Albums, Playlists, and a Soft Thank You

Beyond artists and songs, YouTube Music’s recap pulls out your “essential albums” and “playlists you loved.” Each category is limited to your top four, which keeps the layout clean but doesn’t give power users much depth.

The recap closes with a “thank you for listening with us” message, explicitly acknowledging that 2020 was “unusual to say the least” and positioning YouTube Music as a “music companion through it all.” It’s the expected sentimental note, but it’s also a subtle reminder that Google wants YouTube Music to feel like a long-term home for your listening history.

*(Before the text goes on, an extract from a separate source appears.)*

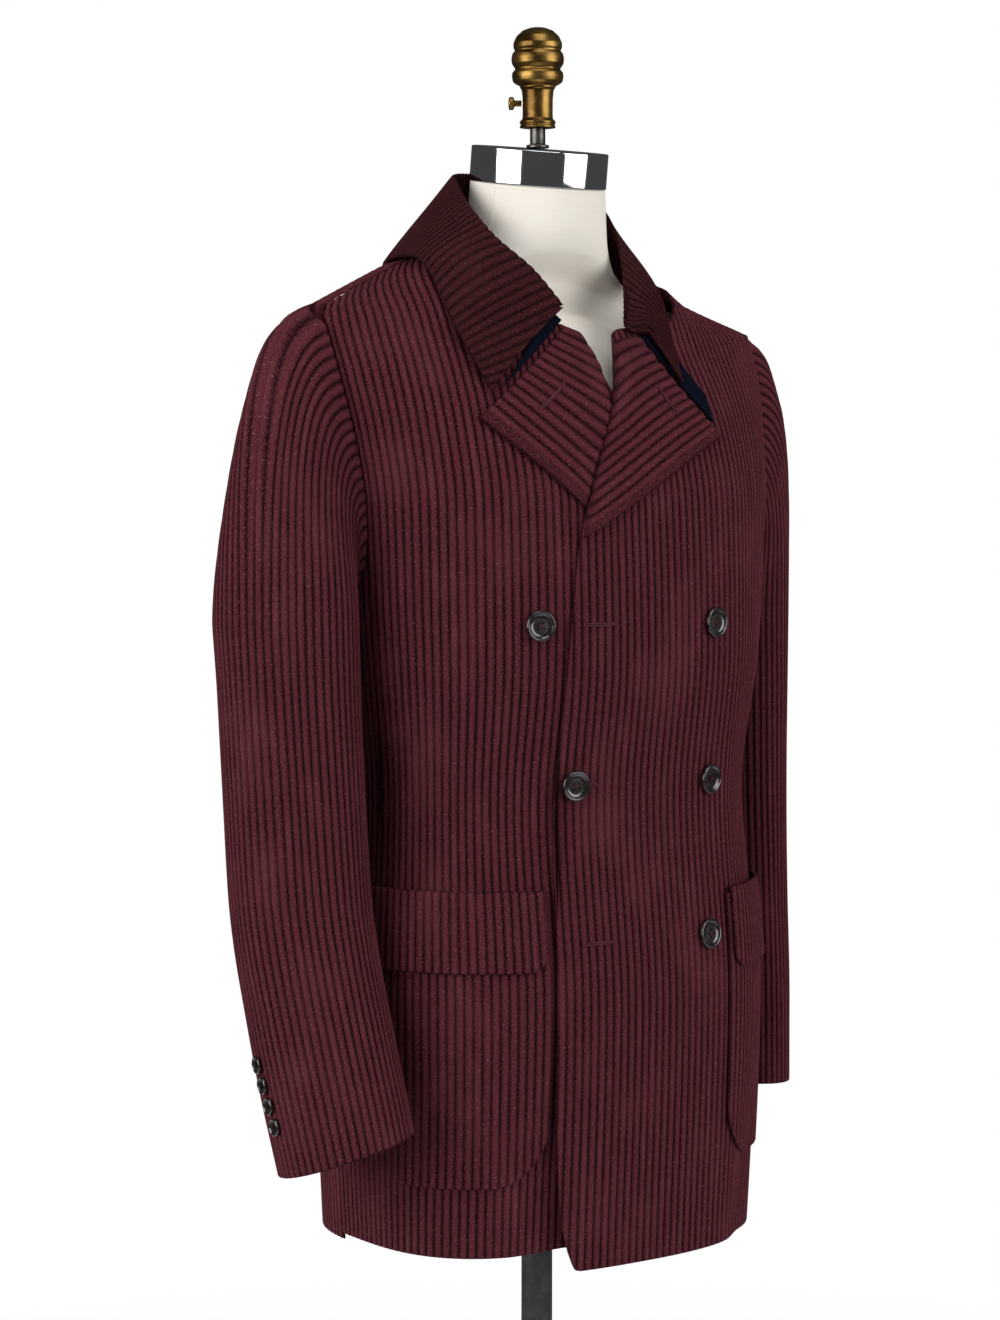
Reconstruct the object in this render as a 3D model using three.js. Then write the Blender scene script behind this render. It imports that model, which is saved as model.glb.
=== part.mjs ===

In practical terms, this recap is an upgrade from the earlier, more basic playlist-only approach. Users were expecting just a top songs list; instead, they’re getting a snapshot of their entire year with multiple data points.

How It Compares: Apple Music Replay vs Spotify Wrapped

On pure information, YouTube Music’s 2020 recap lines up more closely with Apple Music Replay than with Spotify Wrapped. Both YouTube Music and Apple lean on straightforward stats: top artists, top songs, hours listened, and broader listening summaries that feel like a dashboard.

Spotify Wrapped, by comparison, is still ahead in terms of depth and presentation. The source comparison explicitly calls YouTube Music’s recap “not as rich and complex as Spotify Wrapped,” and that tracks with what’s here. There’s no mention of niche genre breakdowns, quirky listening personality labels, or elaborate storytelling-style slides.

YouTube Music does, however, build in background graphics designed for screenshots. Users can capture sections of the recap and manually share them on social media. That’s a halfway step between data and shareability: Google isn’t auto-generating social-first cards for every stat, but it’s clearly thinking about how this will look in Twitter feeds and Instagram stories.

For now, if you care about deep, playful data and one-tap sharing, Spotify is still the benchmark. If you’re just looking for your main stats and a solid playlist, YouTube Music is starting to land in Apple’s territory.

Rollout, Friction, and the Slow Google Pattern

There’s a catch: this 2020 recap isn’t widely available yet. So far, there’s only one reported sighting on Reddit, and the feature is rolling out in phases – exactly how most new YouTube Music features tend to appear.

That phased rollout means a lot of users are still stuck with only the earlier top songs playlist, without the richer stats email. For a feature that’s tied to a specific calendar year, slow deployment undermines some of the hype and social momentum. Spotify Wrapped works partly because everyone gets it around the same time and starts sharing together.

This is the cautious part of the optimism. Google has the data and the platform to make year-in-review a big deal on YouTube Music, but the execution is still deliberately slow and a bit understated. Users have to wait, and even then, sharing is manual screenshots, not frictionless export or in-app story-style posts.

A Step Forward, But Still Playing Catch-Up

The surprise factor here is real. Many YouTube Music subscribers expected nothing more than that initial, straightforward top-songs playlist. Getting a full “Your 2020 music journey” summary on top of that suggests that Google is quietly building out feature parity with competitors.

Information-wise, this recap provides the essentials: top artist, top song, favorite playlist, go-to artists with hours, top songs with play counts, total hours, top listening month, essential albums, and loved playlists. For a lot of listeners, that’s enough to get a satisfying picture of their year.

But if you’ve seen what Spotify does every December, this still looks like a version 1.0. It’s solid data, nicely packaged, but not yet an event. Google’s design hint – background graphics meant for screenshots – shows that the team understands the social angle; they just haven’t built a full social engine around it.

The optimistic read: this is a foundation. If YouTube Music keeps iterating, adds more nuanced stats, and tightens up the rollout window so people get their recaps in sync, this could grow into something that actually keeps users from bouncing to rival services.

For now, if you’re on YouTube Music, keep an eye on your inbox rather than the app itself. The 2020 recap is arriving via email, slowly, and it might take a while before everyone gets their “journey” summary.